News: HHS report details risks, impact of private equity in healthcare
Last week, the U.S. Department of Health and Human Services (HHS) released a report on consolidation and private equity in healthcare markets, highlighting the impacts and harmful effects. The report was made following a public request in March 2024 to the public for information about “how healthcare market transactions by health systems, insurers, private equity, and other investors may drive consolidation, harm patient care and affordability, endanger workers and burden taxpayers,” Becker’s Hospital Review reported.

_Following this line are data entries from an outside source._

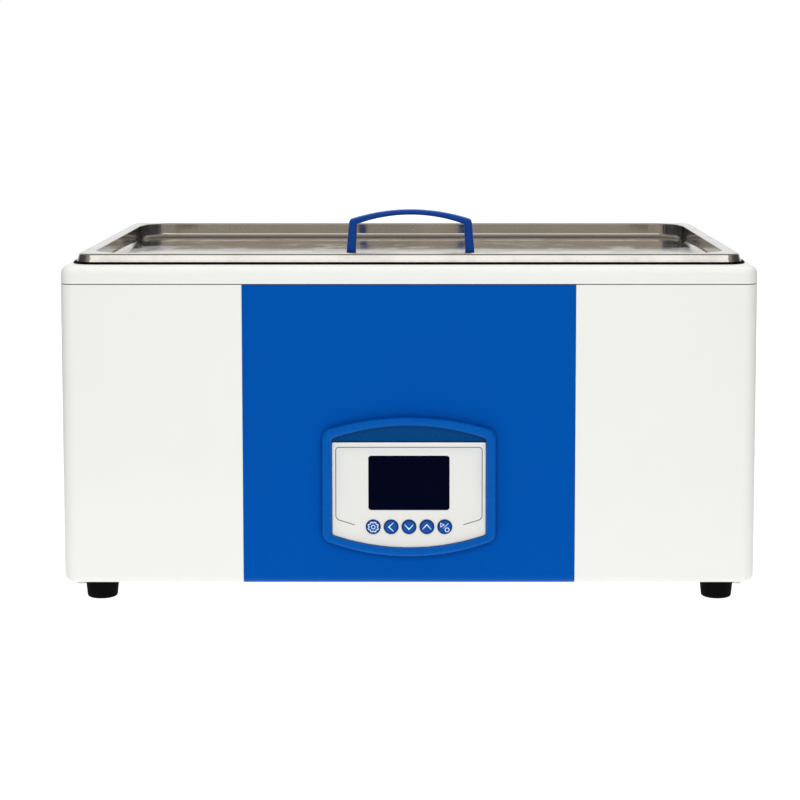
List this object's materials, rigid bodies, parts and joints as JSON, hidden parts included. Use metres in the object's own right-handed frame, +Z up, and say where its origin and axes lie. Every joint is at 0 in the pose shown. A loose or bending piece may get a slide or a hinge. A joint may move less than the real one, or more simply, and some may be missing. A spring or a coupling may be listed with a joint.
{
  "type": "laboratory water bath",
  "caption": "Rectangular bench water bath with a white cabinet, blue front with raised arched controller, stainless tank and lift-off lid with a bridge handle.",
  "frame": {"origin": "on the surface the feet stand on, midway across the whole object, drain spout included", "axes": "+X to the right seen from the front, +Y to the back, +Z up; the control side faces -Y"},
  "size_m": [0.56, 0.42, 0.3079],
  "materials": {
    "white_casing": "satin white moulded casing",
    "blue_panel": "satin blue coated sheet",
    "blue_plastic": "semi-gloss blue moulding",
    "fascia_white": "smooth off-white overlay",
    "display_dark": "polished dark window",
    "mirror_stainless": "mirror-polished stainless sheet",
    "satin_stainless": "satin stainless",
    "coated_steel": "light grey coated sheet",
    "screw_steel": "bright screws",
    "plated_brass": "turned brass, plated",
    "black_rubber": "matt black rubber",
    "black_plastic": "matt black moulding",
    "board_green": "solder-masked board",
    "mineral_wool": "insulating felt",
    "support_grey": "grey heat-resistant block",
    "fin_aluminium": "milled aluminium",
    "lead_sleeve": "silicone-sleeved lead",
    "fuse_glass": "glass tube fuse"
  },
  "bodies": {
    "cabinet": {"base_pan": "coated_steel", "bezel_screws": "screw_steel", "board_studs": "fin_aluminium", "cabinet_shell": "white_casing", "case_screws": "screw_steel", "control_bezel": "blue_plastic", "control_board": "board_green", "control_fascia": "fascia_white", "corner_posts": "fin_aluminium", "deck_seal": "black_rubber", "display_module": "black_plastic", "display_window": "display_dark", "drain_boss": "plated_brass", "drain_nut": "plated_brass", "drain_pipe": "plated_brass", "drain_valve_body": "plated_brass", "feet": "black_rubber", "foot_nuts": "screw_steel", "foot_screws": "screw_steel", "front_panel": "blue_panel", "heat_sink": "fin_aluminium", "heater_front": "satin_stainless", "heater_leads": "lead_sleeve", "heater_rear": "satin_stainless", "inlet_housing": "black_plastic", "inlet_pins": "plated_brass", "insulation_base": "mineral_wool", "insulation_pads": "mineral_wool", "key_switches": "black_plastic", "limit_thermostat": "black_plastic", "mains_leads": "lead_sleeve", "port_glands": "plated_brass", "power_board": "board_green", "power_board_screws": "screw_steel", "power_relay": "black_plastic", "power_studs": "fin_aluminium", "rear_panel": "coated_steel", "ribbon_cable": "lead_sleeve", "sensor_lead": "lead_sleeve", "switch_housing": "black_plastic", "tank": "satin_stainless", "tank_gasket": "black_rubber", "tank_supports": "support_grey", "temperature_probe": "satin_stainless", "terminal_block": "black_plastic", "top_deck": "white_casing"},
    "lid": {"lid_pan": "mirror_stainless", "lid_handle": "blue_plastic", "handle_screws": "screw_steel"},
    "shelf": {"tank_shelf": "satin_stainless"},
    "drain_tap": {"drain_lever": "blue_plastic", "drain_ball": "satin_stainless"},
    "rocker": {"power_rocker": "black_plastic"},
    "fuse_carrier": {"fuse_drawer": "black_plastic", "fuse": "fuse_glass"},
    "key_settings_cap": {"key_settings": "blue_plastic"},
    "key_left_cap": {"key_left": "blue_plastic"},
    "key_down_cap": {"key_down": "blue_plastic"},
    "key_up_cap": {"key_up": "blue_plastic"},
    "key_start_stop_cap": {"key_start_stop": "blue_plastic"}
  },
  "joints": [
    {"name": "lid_lift", "type": "slide", "parent": "cabinet", "child": "lid", "axis": [0, 0, 1], "range_m": [0, 0.15]},
    {"name": "shelf_lift", "type": "slide", "parent": "cabinet", "child": "shelf", "axis": [0, 0, 1], "range_m": [0, 0.1]},
    {"name": "key_settings_press", "type": "slide", "parent": "cabinet", "child": "key_settings_cap", "axis": [0, 1, 0], "range_m": [0, 0.00045], "stiffness_N_per_m": 500},
    {"name": "key_left_press", "type": "slide", "parent": "cabinet", "child": "key_left_cap", "axis": [0, 1, 0], "range_m": [0, 0.00045], "stiffness_N_per_m": 500},
    {"name": "key_down_press", "type": "slide", "parent": "cabinet", "child": "key_down_cap", "axis": [0, 1, 0], "range_m": [0, 0.00045], "stiffness_N_per_m": 500},
    {"name": "key_up_press", "type": "slide", "parent": "cabinet", "child": "key_up_cap", "axis": [0, 1, 0], "range_m": [0, 0.00045], "stiffness_N_per_m": 500},
    {"name": "key_start_stop_press", "type": "slide", "parent": "cabinet", "child": "key_start_stop_cap", "axis": [0, 1, 0], "range_m": [0, 0.00045], "stiffness_N_per_m": 500},
    {"name": "rocker_tip", "type": "hinge", "parent": "cabinet", "child": "rocker", "pos_m": [0.135, 0.163, 0.0601], "axis": [1, 0, 0], "range_deg": [0, 18]},
    {"name": "drain_turn", "type": "hinge", "parent": "cabinet", "child": "drain_tap", "pos_m": [-0.19, 0.18, 0.0601], "axis": [0, 0, 1], "range_deg": [0, 90]},
    {"name": "fuse_pull", "type": "slide", "parent": "cabinet", "child": "fuse_carrier", "axis": [0, 1, 0], "range_m": [0, 0.015]}
  ]
}
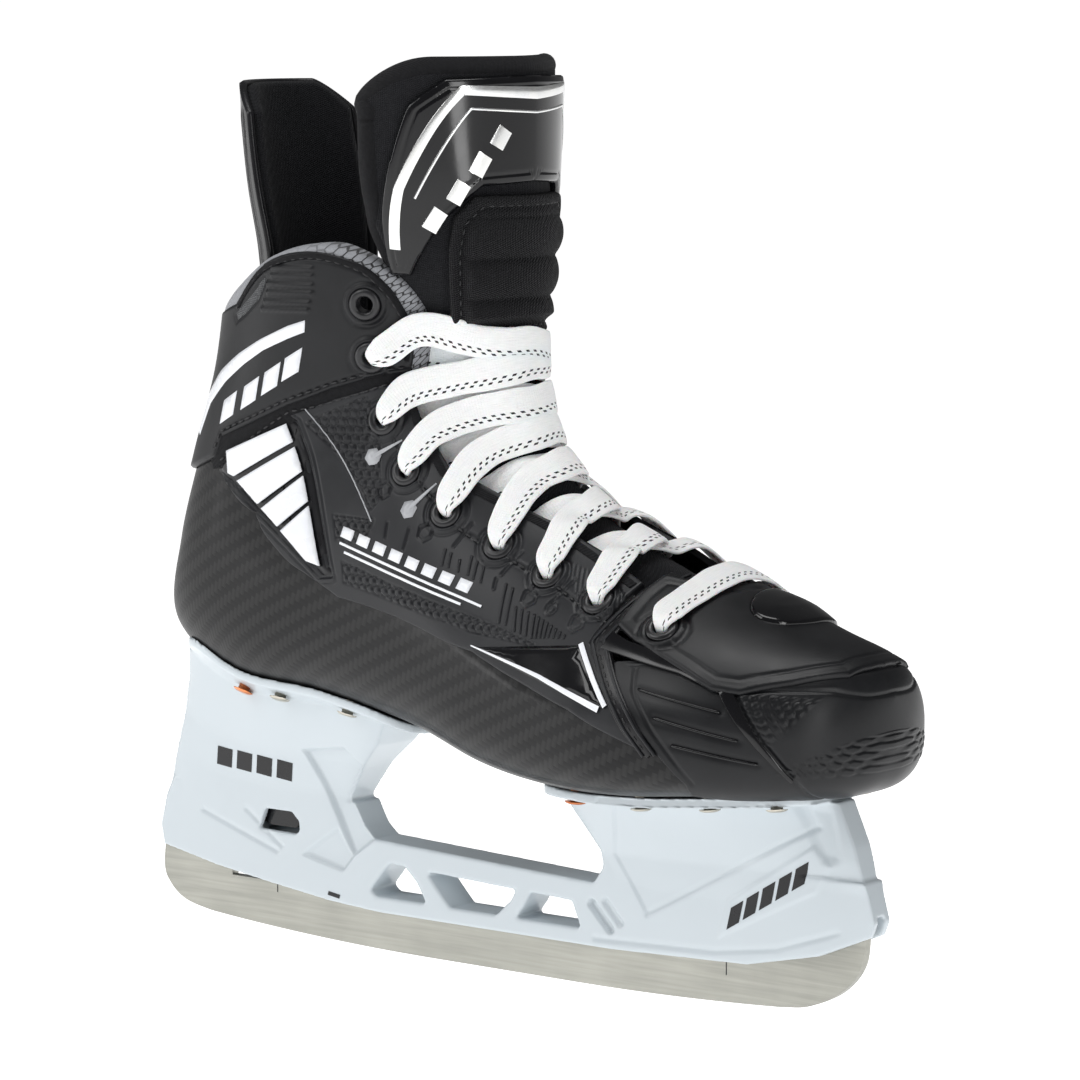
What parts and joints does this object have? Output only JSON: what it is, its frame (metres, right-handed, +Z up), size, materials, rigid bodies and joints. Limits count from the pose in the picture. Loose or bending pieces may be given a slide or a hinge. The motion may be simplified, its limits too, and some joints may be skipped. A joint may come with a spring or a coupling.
{
  "type": "ice hockey skate",
  "caption": "Laced ice hockey skate for the right foot: moulded composite boot, flexing tongue and tendon guard, white two-tower blade holder and quick-release steel blade.",
  "frame": {"origin": "on the ice, under the middle of the blade, in the blade's mid plane", "axes": "+X towards the toe, +Y towards the inner (medial) side of the foot, -Y towards the outer (lateral) side, +Z up"},
  "size_m": [0.2944, 0.1025, 0.2901],
  "materials": {
    "carbon_composite": "clear-coated twill weave",
    "black_rubber": "matte, embossed",
    "gloss_black_plastic": "gloss",
    "white_reflective_film": "pearl gloss",
    "grey_lining_fabric": "woven, printed with open hexagons",
    "black_felt": "felt",
    "black_mesh_fabric": "quilted mesh",
    "white_nylon": "gloss",
    "stainless_steel": "brushed along its length",
    "copper": "plated, polished",
    "white_waxed_polyester": "flat braid with black tracers"
  },
  "bodies": {
    "boot_and_holder": {"blade_holder": "white_nylon", "boot_shell": "carbon_composite", "collar_wrap": "black_rubber", "eyelet_lateral_1": "black_rubber", "eyelet_lateral_2": "black_rubber", "eyelet_lateral_3": "black_rubber", "eyelet_lateral_4": "black_rubber", "eyelet_lateral_5": "black_rubber", "eyelet_lateral_6": "black_rubber", "eyelet_lateral_7": "black_rubber", "eyelet_lateral_8": "black_rubber", "eyelet_lateral_9": "black_rubber", "eyelet_medial_1": "black_rubber", "eyelet_medial_2": "black_rubber", "eyelet_medial_3": "black_rubber", "eyelet_medial_4": "black_rubber", "eyelet_medial_5": "black_rubber", "eyelet_medial_6": "black_rubber", "eyelet_medial_7": "black_rubber", "eyelet_medial_8": "black_rubber", "eyelet_medial_9": "black_rubber", "footbed": "black_felt", "lace": "white_waxed_polyester", "lace_hank": "white_waxed_polyester", "lace_tail_lateral": "white_waxed_polyester", "lace_tail_medial": "white_waxed_polyester", "lateral_accent_plate": "white_reflective_film", "lateral_quarter_skin": "black_rubber", "liner": "grey_lining_fabric", "medial_accent_plate": "white_reflective_film", "medial_quarter_skin": "black_rubber", "rivet_front_lateral_1": "copper", "rivet_front_lateral_2": "stainless_steel", "rivet_front_lateral_3": "stainless_steel", "rivet_front_lateral_4": "stainless_steel", "rivet_front_medial_1": "copper", "rivet_front_medial_2": "stainless_steel", "rivet_front_medial_3": "stainless_steel", "rivet_front_medial_4": "stainless_steel", "rivet_rear_lateral_1": "copper", "rivet_rear_lateral_2": "stainless_steel", "rivet_rear_lateral_3": "stainless_steel", "rivet_rear_medial_1": "copper", "rivet_rear_medial_2": "stainless_steel", "rivet_rear_medial_3": "stainless_steel", "toe_badge": "gloss_black_plastic", "toe_cap": "gloss_black_plastic", "toe_top_cover": "black_rubber", "tongue_lower": "black_felt", "trigger_pin": "stainless_steel", "trigger_spring": "stainless_steel"},
    "runner": {"blade": "stainless_steel"},
    "release": {"release_trigger": "gloss_black_plastic"},
    "tongue_top": {"tongue_upper": "black_felt", "tongue_cover": "gloss_black_plastic", "tongue_lace_pad": "black_mesh_fabric", "tongue_binding": "black_felt"},
    "tendon_flap": {"tendon_guard": "black_rubber", "tendon_guard_lining": "black_felt"}
  },
  "joints": [
    {"name": "blade_swing", "type": "hinge", "parent": "boot_and_holder", "child": "runner", "pos_m": [0.122, 0, 0.0255], "axis": [0, -1, 0], "range_deg": [0, 8]},
    {"name": "release_trigger_lift", "type": "hinge", "parent": "boot_and_holder", "child": "release", "pos_m": [-0.118, 0, 0.047], "axis": [0, -1, 0], "range_deg": [0, 12], "stiffness_Nm_per_rad": 0.15, "springref_deg": -5.73, "deforming": ["trigger_spring"]},
    {"name": "tongue_flex", "type": "hinge", "parent": "boot_and_holder", "child": "tongue_top", "pos_m": [0.0085, 0, 0.2025], "axis": [0, 1, 0], "range_deg": [0, 25], "stiffness_Nm_per_rad": 0.6},
    {"name": "tendon_guard_flex", "type": "hinge", "parent": "boot_and_holder", "child": "tendon_flap", "pos_m": [-0.095, 0, 0.209], "axis": [0, -1, 0], "range_deg": [0, 10], "stiffness_Nm_per_rad": 0.8}
  ]
}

HHS received more than 2,000 comments in response to its request last year, submitted by patients, physicians, health systems, insurers, industry associations, labor unions, and academic researchers. The report indicates one of the key findings from its request for information was the volume of comments and criticism targeting private equity deals.
“In theory, private investment in healthcare services could lead to increases in output, reduced prices, and improved quality, but the comments we received—which are consistent with the growing body of research—suggest that the opposite is true," the report said.
HHS gleaned five key themes from the comments:
- Provider consolidation leads to higher prices and less access for patients
- Mergers and acquisitions in healthcare services, especially in private equity-backed transactions, results in process changes and quality reductions
- Physicians that worked with private equity firms offer mixed reviews
- There is a widespread desire for transparency on private equity-led transactions
- People are dissatisfied with private health insurers, especially vertically integrated insurers
HHS said case studies highlighted how private equity firms "loaded hospitals up with debt, sold the hospitals' underlying assets, and paid investors through dividends and financially engineered sales, resulting in negative consequences such as bankruptcy, closure of facilities and service lines, staffing shortages, and patient safety and quality concerns."
The report pointed out that at least 21% of the healthcare that filed for bankruptcy were private equity-owned in 2023, and stated private equity in the healthcare delivery system “deserves ongoing scrutiny and greater research.”
“[Private equity] ownership in healthcare appears to present new and unique risks related to and apart from consolidation,” the report said. “HHS, DOJ [Department of Justice], and FTC [Federal Trade Commission] must continue to monitor and address these issues, welcome partnerships with states and Congress to prevent harm from further consolidation, and collaborate with public and private partners in identifying effective remedies.”